At the end of the story, Jonah is shown having more concern for a plant, which provided him shade and later withered and died in the hot sun than he did for a city of people who would have perished had they not had the opportunity to turn from their sinful ways.

Such absurdity prompts one to ask, “What kind of God would choose a person with these qualities to deliver such an important message?”

Only a God with a sense of humor would use such a person. Only a God with a sense of humor would continue to work with people who have so many obvious flaws about them.

Perhaps we should be glad about that. It’s so easy for us to be concerned about things that bring us comfort than what needs to be done to share the love of God with others.

It’s so easy for us to say we love God, but still harbor attitudes of racism or discrimination in our hearts.

It’s so easy for us to say we love our neighbor but then we are no judicious in how we love those around us.

There are incongruities in all of us.

Seeing them in a character like Jonah is one thing. Noticing them in ourselves is another.

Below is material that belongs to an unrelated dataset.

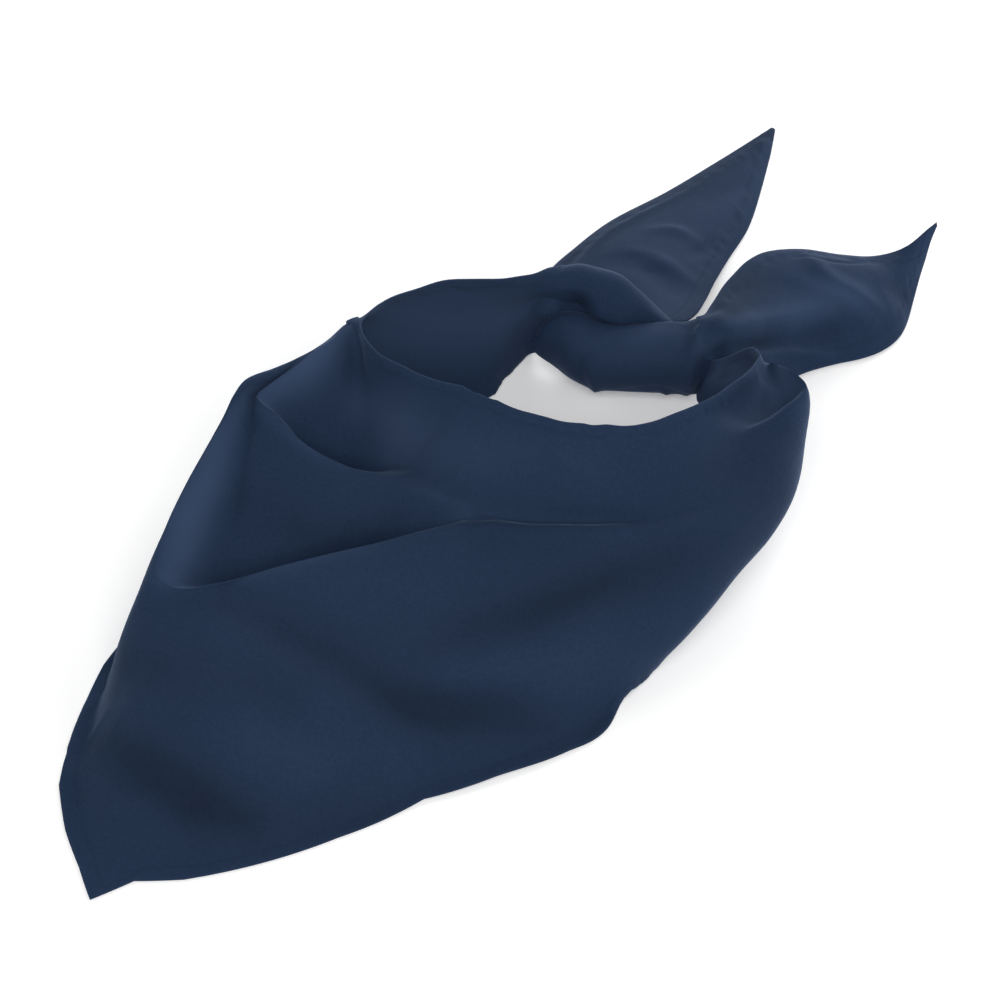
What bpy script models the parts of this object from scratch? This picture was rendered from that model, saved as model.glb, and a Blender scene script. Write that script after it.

Sometimes, more than laughing at them at our incongruities, we need to be convicted by them.

Jonah never achieved such self-awareness. Jonah never saw them in his own life. He never transcended his situation. Jonah never changed. Jonah never laughed at himself.

We call Jonah a prophet. He was a reluctant prophet. He taught us how not to live. The real prophet is the author of the book of Jonah.

Much in the same vein as the prophet Nathan who confronted King David, the author has told this story in hopes that can see ourselves in Jonah, and laugh, but it should be the kind of laughter that brings about change.

Our laughter is not laughter at our sin, but the laughter of joy because despite our sin, God breaks through and says, “I choose you. Go–and in going, be ye changed.”

If we don’t do this, we risk having the Lord come right through our midst and he might not even stop because he’s already visited those whose hearts were tuned to his message.